Por María Oropeza*
No toda la generación que creció bajo los regímenes de Chávez y Maduro ha emigrado, ni tampoco todos los que se quedaron han luchado contra la catástrofe que hoy vivimos. Hay otra generación venezolana, una bastante grande y silenciosa: la de las Fuerzas Armadas.
Así como algunos han huido de la desgracia socialista, otros han decidido quedarse aquí, combatiendo. Un tercer grupo, por su parte, es utilizado para arremeter contra aquellos que juró defender.
Chávez abrió las puertas para que las guerrillas, grupos terroristas, paramilitares y cualquier fuerza oscura de la geopolítica entraran y se refugiaran en nuestro territorio. Mientras tanto, cambiaba el nombre de la Fuerza Armada Nacional; los politizaba, los adoctrinaba, los intervino al punto que hoy día su mayor divisa y honor es el comandar los resguardos de colas por comida y/o gasolina; algunos apuntando sus armas contra estudiantes que reclaman sus derechos y otros enfrentándose a las mafias del arco minero, no para proteger sino para ver quién se queda con él.
Hay quienes piensan que Nicolás Maduro es un idiota. Yo pienso que es un asesino que sigue al pie de la letra el “plan de la patria”. Yo pienso que es un psicópata capaz de exigirle a los soldados de la Fuerza Armada Nacional no mantener contacto con sus madres, esposas e hijos. No es nada tonto: todos saben que los familiares de los militares también pasan hambre y miseria en este país. Quien es capaz de esto no es sano, sino dañino; no es ingenuo, sino malintencionado.

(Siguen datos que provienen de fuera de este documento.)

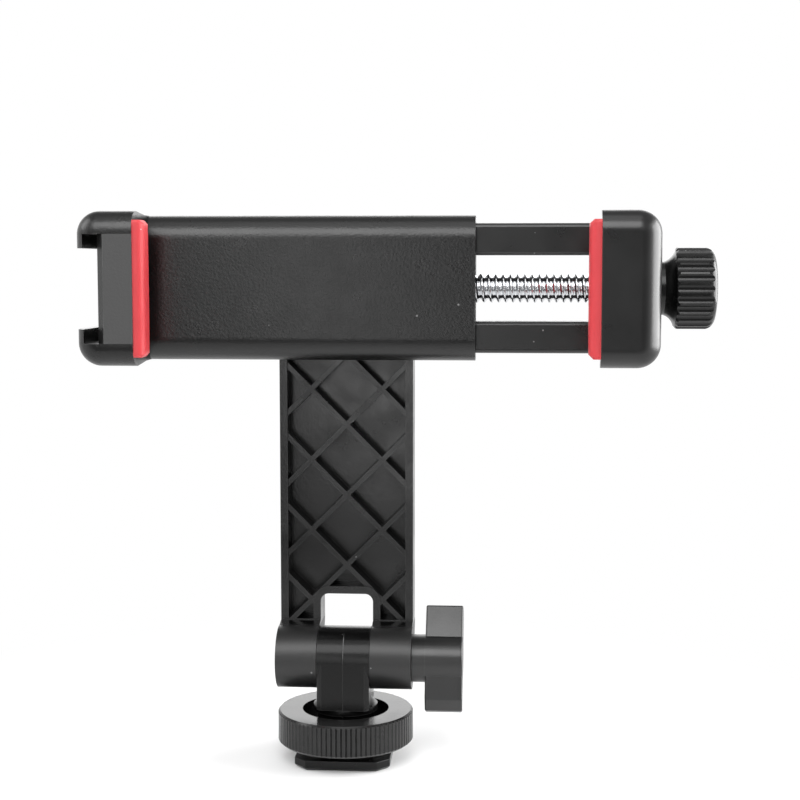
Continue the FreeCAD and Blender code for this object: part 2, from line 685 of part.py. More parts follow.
def make_clamp_body():
    """The fixed jaw and the tube, moulded as one piece."""
    low = PIVOT_HEIGHT - TUBE_HALF_HEIGHT
    high = PIVOT_HEIGHT + TUBE_HALF_HEIGHT
    shell = box(FIXED_JAW_INNER - JAW_WALL, TUBE_END, TUBE_FRONT, TUBE_BACK, low, high)
    shell = round_edges(
        shell, TUBE_FRONT_ROUND, lambda e: lies_along(e, X_AXIS) and near(e.BoundBox.YMin, TUBE_FRONT)
    )
    shell = round_edges(
        shell, TUBE_BACK_ROUND, lambda e: lies_along(e, X_AXIS) and near(e.BoundBox.YMin, TUBE_BACK)
    )
    jaw = jaw_block(FIXED_JAW_INNER, FIXED_JAW_OUTER).cut(jaw_tapers())
    boss = rod(BOSS_R, CAVITY_BACK, BOSS_BACK, Y_AXIS, PIVOT)
    body = join(shell, [jaw, boss])

    cavity = box(
        CAVITY_START,
        TUBE_END + OVERRUN,
        CAVITY_FRONT,
        CAVITY_BACK,
        PIVOT_HEIGHT - CAVITY_HALF,
        PIVOT_HEIGHT + CAVITY_HALF,
    )
    cavity = round_edges(
        cavity, CAVITY_ROUND, lambda e: lies_along(e, X_AXIS) and near(e.BoundBox.YMin, CAVITY_FRONT)
    )
    floor = FIXED_JAW_OUTER + SLOT_LIP + SLOT_DEPTH
    core = box(
        floor + CORE_MARGIN,
        FIXED_JAW_INNER - JAW_WALL,
        JAW_FRONT + CORE_MARGIN + SLOT_CHAMFER,
        TUBE_BACK + OVERRUN,
        PIVOT_HEIGHT - SLOT_HEIGHT / 2,
        PIVOT_HEIGHT + SLOT_HEIGHT / 2,
    )
    body = body.cut([cavity, core, shoe_slot()] + pad_pegs(FIXED_JAW_INNER, -1, PAD_PEG_LENGTH))

    start, end = nut_block_span()
    block_half = RAIL_INNER - SLIDE_CLEAR
    block = box(
        start, end, CAVITY_FRONT, CAVITY_BACK, PIVOT_HEIGHT - block_half, PIVOT_HEIGHT + block_half
    )
    body = join(body, [block])
    nut_half = LEAD_NUT_HEIGHT / 2
    nut_slot = box(
        start + NUT_WEB,
        start + NUT_WEB + LEAD_NUT_THICKNESS,
        CAVITY_FRONT,
        TUBE_BACK + OVERRUN,
        PIVOT_HEIGHT - nut_half,
        PIVOT_HEIGHT + nut_half,
    )
    screw_way = rod(SCREW_R + PASS_CLEAR, start - OVERRUN, end + OVERRUN, X_AXIS, SCREW_LINE)
    nut_pocket = hexagon(
        PIVOT_NUT_FLATS, CAVITY_BACK - OVERRUN, CAVITY_BACK + PIVOT_NUT_HEIGHT, Y_AXIS, PIVOT
    )
    pivot_hole = rod(PIVOT_SCREW_R + PASS_CLEAR, CAVITY_BACK, BOSS_BACK + OVERRUN, Y_AXIS, PIVOT)
    return body.cut([nut_slot, screw_way, nut_pocket, pivot_hole])


def make_lead_nut():
    """The flat nut that the lead screw runs in, pushed into its slot from behind."""
    start, _ = nut_block_span()
    half = LEAD_NUT_HEIGHT / 2
    nut = box(
        start + NUT_WEB,
        start + NUT_WEB + LEAD_NUT_THICKNESS,
        CAVITY_FRONT,
        TUBE_BACK - FACE_CLEAR,
        PIVOT_HEIGHT - half,
        PIVOT_HEIGHT + half,
    )
    return nut.cut(rod(SCREW_R + THREAD_CLEAR, start, TUBE_END, X_AXIS, SCREW_LINE))


def make_moving_jaw():
    """The sliding jaw and its two rails, moulded as one piece."""
    block = jaw_block(MOVING_JAW_INNER, MOVING_JAW_OUTER)
    hollow_start = MOVING_JAW_INNER + JAW_WALL
    hollow_end = MOVING_JAW_OUTER - JAW_WALL
    hollow_half = JAW_HALF_HEIGHT - JAW_WALL
    hollow = box(
        hollow_start,
        hollow_end,
        JAW_FRONT + JAW_WALL,
        TUBE_BACK + OVERRUN,
        PIVOT_HEIGHT - hollow_half,
        PIVOT_HEIGHT + hollow_half,
    )
    hollow = round_edges(
        hollow, JAW_WALL, lambda e: lies_along(e, Y_AXIS) and near(e.BoundBox.XMin, hollow_end)
    )
    webs = []
    for side in (-1, 1):
        middle = PIVOT_HEIGHT + side * RAIL_INNER
        webs.append(
            box(
                hollow_start,
                hollow_end,
                JAW_FRONT + JAW_WALL,
                TUBE_BACK - JAW_WALL,
                middle - JAW_WEB / 2,
                middle + JAW_WEB / 2,
            )
        )
    body = join(block.cut(hollow), webs)
    rails = []
    grooves = []
    for side in (-1, 1):
        inner = PIVOT_HEIGHT + side * RAIL_INNER
        outer = inner + side * RAIL_HEIGHT
        low, high = sorted((inner, outer))
        front = SCREW_Y - RAIL_DEPTH / 2
        back = SCREW_Y + RAIL_DEPTH / 2
        rail = box(RAIL_TIP, MOVING_JAW_INNER, front, back, low, high)

        def at_corner(edge):
            return near(edge.BoundBox.YMin, front) and near(edge.BoundBox.ZMin, outer)

        rail = bevel_edges(rail, RAIL_EDGE_BEVEL, lambda e: lies_along(e, X_AXIS) and not at_corner(e))
        rail = round_edges(rail, CAVITY_ROUND - SLIDE_CLEAR, lambda e: lies_along(e, X_AXIS) and at_corner(e))
        rails.append(rail)
        middle = (low + high) / 2
        grooves.append(
            box(
                RAIL_TIP + JAW_WALL,
                MOVING_JAW_INNER - JAW_WALL,
                back - RAIL_GROOVE_DEPTH,
                back + OVERRUN,
                middle - RAIL_GROOVE_WIDTH / 2,
                middle + RAIL_GROOVE_WIDTH / 2,
            )
        )
    body = join(body, rails)
    journal = rod(
        SCREW_JOURNAL_R + TURN_CLEAR,
        MOVING_JAW_INNER,
        MOVING_JAW_OUTER + OVERRUN,
        X_AXIS,
        SCREW_LINE,
    )
    entry = rod(
        SCREW_R + PASS_CLEAR, MOVING_JAW_INNER - OVERRUN, MOVING_JAW_INNER + JAW_WALL, X_AXIS, SCREW_LINE
    )
    reliefs = []
    for side in (-1, 1):
        near_z = PIVOT_HEIGHT + side * PAD_HALF_HEIGHT
        far_z = PIVOT_HEIGHT + side * (JAW_HALF_HEIGHT + OVERRUN)
        low, high = sorted((near_z, far_z))
        reliefs.append(
            box(
                MOVING_JAW_INNER - OVERRUN,
                MOVING_JAW_INNER + RELIEF_DEPTH,
                JAW_FRONT + RELIEF_START,
                TUBE_BACK + OVERRUN,
                low,
                high,
            )
        )
    pegs = pad_pegs(MOVING_JAW_INNER, 1, PAD_PEG_LENGTH)
    return body.cut(grooves + reliefs + [journal, entry] + pegs)


def make_lead_screw():
    """The lead screw, with its plain journal in the jaw and a tail that the knob is moulded on."""
    threads = int((MOVING_JAW_INNER - SCREW_TIP) / SCREW_PITCH)
    profile = [(SCREW_TIP, 0), (SCREW_TIP, SCREW_ROOT_R)]
    for i in range(threads):
        start = SCREW_TIP + i * SCREW_PITCH
        profile.append((start + SCREW_PITCH / 2, SCREW_R))
        profile.append((start + SCREW_PITCH, SCREW_ROOT_R))
    thread_end = SCREW_TIP + threads * SCREW_PITCH
    ring_end = MOVING_JAW_OUTER - JAW_WALL - FACE_CLEAR
    ring_start = ring_end - RETAINING_RING_THICKNESS
    tail_end = KNOB_START + SCREW_TAIL_LENGTH
    profile += [
        (thread_end, SCREW_JOURNAL_R),
        (ring_start, SCREW_JOURNAL_R),
        (ring_start, RETAINING_GROOVE_R),
        (ring_end, RETAINING_GROOVE_R),
        (ring_end, SCREW_JOURNAL_R),
        (KNOB_START, SCREW_JOURNAL_R),
        (KNOB_START, SCREW_TAIL_R),
        (tail_end, SCREW_TAIL_R),
        (tail_end, 0),
    ]
    return turned(profile, X_AXIS, SCREW_LINE)


def make_screw_retaining_ring():
    """The open clip that holds the lead screw in the jaw."""
    end = MOVING_JAW_OUTER - JAW_WALL - FACE_CLEAR
    start = end - RETAINING_RING_THICKNESS
    ring = tube(RETAINING_RING_R, RETAINING_GROOVE_R, start, end, X_AXIS, SCREW_LINE)
    mouth = RETAINING_RING_MOUTH / 2
    cut = box(
        start - OVERRUN,
        end + OVERRUN,
        SCREW_Y,
        SCREW_Y + RETAINING_RING_R + OVERRUN,
        PIVOT_HEIGHT - mouth,
        PIVOT_HEIGHT + mouth,
    )
    return ring.cut(cut)


def make_screw_thrust_washer():
    """The washer between the jaw and the knob."""
    start = MOVING_JAW_OUTER + FACE_CLEAR
    end = start + THRUST_WASHER_THICKNESS
    return tube(THRUST_WASHER_R, SCREW_JOURNAL_R, start, end, X_AXIS, SCREW_LINE)


def make_clamp_knob():
    """The fluted knob that drives the moving jaw."""
    flare_start = KNOB_START + KNOB_NECK_LENGTH
    flare_end = flare_start + KNOB_FLARE_LENGTH
    flare_r = KNOB_R - KNOB_GRIP_BEVEL
    grip_start = flare_end + KNOB_GRIP_BEVEL
    grip_end = grip_start + KNOB_GRIP_LENGTH
    crown_end = grip_end + KNOB_CROWN_HEIGHT

    def at(along, radius):
        return V(along, SCREW_Y, PIVOT_HEIGHT + radius)

    turn = math.radians(45)
    bow_along, bow_up = KNOB_FLARE_BOW
    rise = flare_r - KNOB_NECK_R
    flare_mid = at(flare_start + KNOB_FLARE_LENGTH * bow_along, KNOB_NECK_R + rise * bow_up)
    crown_mid = at(
        grip_end + KNOB_CROWN_HEIGHT * math.sin(turn),
        KNOB_CROWN_R + (KNOB_R - KNOB_CROWN_R) * math.cos(turn),
    )
    dish_edge = KNOB_CROWN_R - KNOB_RIM_WIDTH
    dish_r = dish_edge - KNOB_DISH_SLOPE
    dish_floor = crown_end - KNOB_DISH_DEPTH
    edges = [
        Part.makeLine(at(KNOB_START, 0), at(KNOB_START, KNOB_NECK_R)),
        Part.makeLine(at(KNOB_START, KNOB_NECK_R), at(flare_start, KNOB_NECK_R)),
        Part.Arc(at(flare_start, KNOB_NECK_R), flare_mid, at(flare_end, flare_r)).toShape(),
        Part.makeLine(at(flare_end, flare_r), at(grip_start, KNOB_R)),
        Part.makeLine(at(grip_start, KNOB_R), at(grip_end, KNOB_R)),
        Part.Arc(at(grip_end, KNOB_R), crown_mid, at(crown_end, KNOB_CROWN_R)).toShape(),
        Part.makeLine(at(crown_end, KNOB_CROWN_R), at(crown_end, dish_edge)),
        Part.makeLine(at(crown_end, dish_edge), at(dish_floor, dish_r)),
        Part.makeLine(at(dish_floor, dish_r), at(dish_floor, 0)),
        Part.makeLine(at(dish_floor, 0), at(KNOB_START, 0)),
    ]
    body = Part.Face(Part.Wire(edges)).revolve(SCREW_LINE, X_AXIS, 360)
    centre_r = KNOB_R + KNOB_FLUTE_R - KNOB_FLUTE_DEPTH
    flutes = []
    for i in range(KNOB_FLUTES):
        spin = 2 * math.pi * i / KNOB_FLUTES
        line = V(0, SCREW_Y + centre_r * math.cos(spin), PIVOT_HEIGHT + centre_r * math.sin(spin))
        flutes.append(rod(KNOB_FLUTE_R, flare_start, crown_end, X_AXIS, line))
    body = body.cut(flutes)
    tail_hole = rod(SCREW_TAIL_R, KNOB_START - OVERRUN, KNOB_START + SCREW_TAIL_LENGTH, X_AXIS, SCREW_LINE)
    return body.cut(tail_hole)


def make_fixed_jaw_pad():
    """The pad on the fixed jaw."""
    return make_pad(FIXED_JAW_INNER, -1)


def make_moving_jaw_pad():
    """The pad on the moving jaw."""
    return make_pad(MOVING_JAW_INNER, 1)


MAKERS = {
    "shoe_foot": make_shoe_foot,
    "tripod_insert": make_tripod_insert,
    "tilt_knuckle": make_tilt_knuckle,
    "lock_ring": make_lock_ring,
    "arm": make_arm,
    "hinge_bolt": make_hinge_bolt,
    "wing_knob": make_wing_knob,
    "wing_knob_nut": make_wing_knob_nut,
    "pivot_screw": make_pivot_screw,
    "pivot_washer": make_pivot_washer,
    "pivot_spring_washer": make_pivot_spring_washer,
    "pivot_friction_disc": make_pivot_friction_disc,
    "pivot_nut": make_pivot_nut,
    "clamp_body": make_clamp_body,
    "fixed_jaw_pad": make_fixed_jaw_pad,
    "lead_nut": make_lead_nut,
    "moving_jaw": make_moving_jaw,
    "moving_jaw_pad": make_moving_jaw_pad,
    "lead_screw": make_lead_screw,
    "screw_retaining_ring": make_screw_retaining_ring,
    "screw_thrust_washer": make_screw_thrust_washer,
    "clamp_knob": make_clamp_knob,
}


def write_parts():
    """Makes each piece and writes it as its own file."""
    os.makedirs("parts", exist_ok=True)
    for name, maker in MAKERS.items():
        shape = maker()
        solids = shape.Solids
        print(f"{name}: {len(solids)} solid, {shape.Volume:.1f} mm3, valid {shape.isValid()}")
        piece = solids[0] if len(solids) == 1 else Part.makeCompound(solids)
        piece.exportStep(f"parts/{name}.step")


write_parts()
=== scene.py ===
# %% [markdown]
# # Tripod phone mount adapter
# A small clamp for a phone, on a ribbed arm with a tilt hinge and a shoe foot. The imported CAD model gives
# every piece its shape and place. This script adds what a plain solid lacks: softened edges, a true thread,
# soft pads, moulding marks, and the finish of each material. We load that model first.

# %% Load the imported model
import math

import bpy
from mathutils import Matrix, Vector


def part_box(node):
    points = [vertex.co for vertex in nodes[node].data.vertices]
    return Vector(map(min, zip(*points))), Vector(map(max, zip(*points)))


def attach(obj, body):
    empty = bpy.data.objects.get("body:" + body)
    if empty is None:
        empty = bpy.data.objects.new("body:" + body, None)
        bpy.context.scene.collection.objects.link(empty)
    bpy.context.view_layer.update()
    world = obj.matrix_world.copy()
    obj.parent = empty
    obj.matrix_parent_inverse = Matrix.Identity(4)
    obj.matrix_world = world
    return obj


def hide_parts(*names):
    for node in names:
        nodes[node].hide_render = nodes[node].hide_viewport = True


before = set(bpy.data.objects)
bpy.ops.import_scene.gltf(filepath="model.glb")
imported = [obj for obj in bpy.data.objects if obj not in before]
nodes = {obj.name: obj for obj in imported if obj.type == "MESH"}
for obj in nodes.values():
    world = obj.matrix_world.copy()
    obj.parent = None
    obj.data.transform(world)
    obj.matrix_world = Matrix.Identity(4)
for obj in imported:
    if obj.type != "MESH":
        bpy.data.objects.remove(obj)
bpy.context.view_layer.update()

MM = 0.001
print("CAD nodes:", len(nodes))

# %% [markdown]
# Blender opens with a cube, a lamp and a camera of its own. They would count as pieces of the object, so
# they go before anything is made.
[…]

Creo que de esta generación, a ellos les ha tocado la peor parte. Son utilizados por titiriteros y mafiosos de altos rangos para atentar contra su propia gente, obligados a callarse ante la injerencia de tiranos extranjeros en nuestra soberanía nacional, a callarse también ante los llantos de niños hambrientos mientras ellos con palos acomodan a sus madres en cola como si fuesen ganado. Sin importar el sol o la lluvia, siempre tienen lista el arma con la que dispararán al primero que grite “libertad”. Sin dudas, la peor parte les ha tocado a ellos, porque no tienen otra opción que excusar cualquier acción con disciplina y mandato por “órdenes de arriba”.
Cada daño ha sido muy bien planificado, estructurado e intencional. No digo que sobra, pero seguro que tampoco escasea la dignidad entre esas filas; seguro que también sueltan lágrimas cuando sus familiares confiesan no soportar tal o cual situación o cuando cualquier ciudadano lleno de decepción le reprocha no alzarse ante los totalitarios y criminales que usurpan el poder.
Ellos lo saben igual o mejor que nosotros mismos: la Fuerza Armada Nacional también tiene un deber moral con Venezuela, tanto de nosotros, los civiles, como de ellos depende la restitución de la República para que las generaciones recientes y siguientes puedan disfrutar de la libertad y prosperidad.
Solo en libertad podremos ver a militares al servicio de la nación, gozando del respeto de conciudadanos a quienes no solo jurarán proteger, sino que así lo harán, sin perseguir o asesinar por tildes políticas.
En esta generación, no solo los civiles tenemos responsabilidad y deber moral de rebelarnos ante la tiranía. En la Fuerzas Armadas ese peso es incluso mayor, pues su función principal es servir y ser leales a la nación, no servirse de las migajas de un país que colapsó.
* María Oropeza es abogada y coordinadora juvenil de “Vente Venezuela”.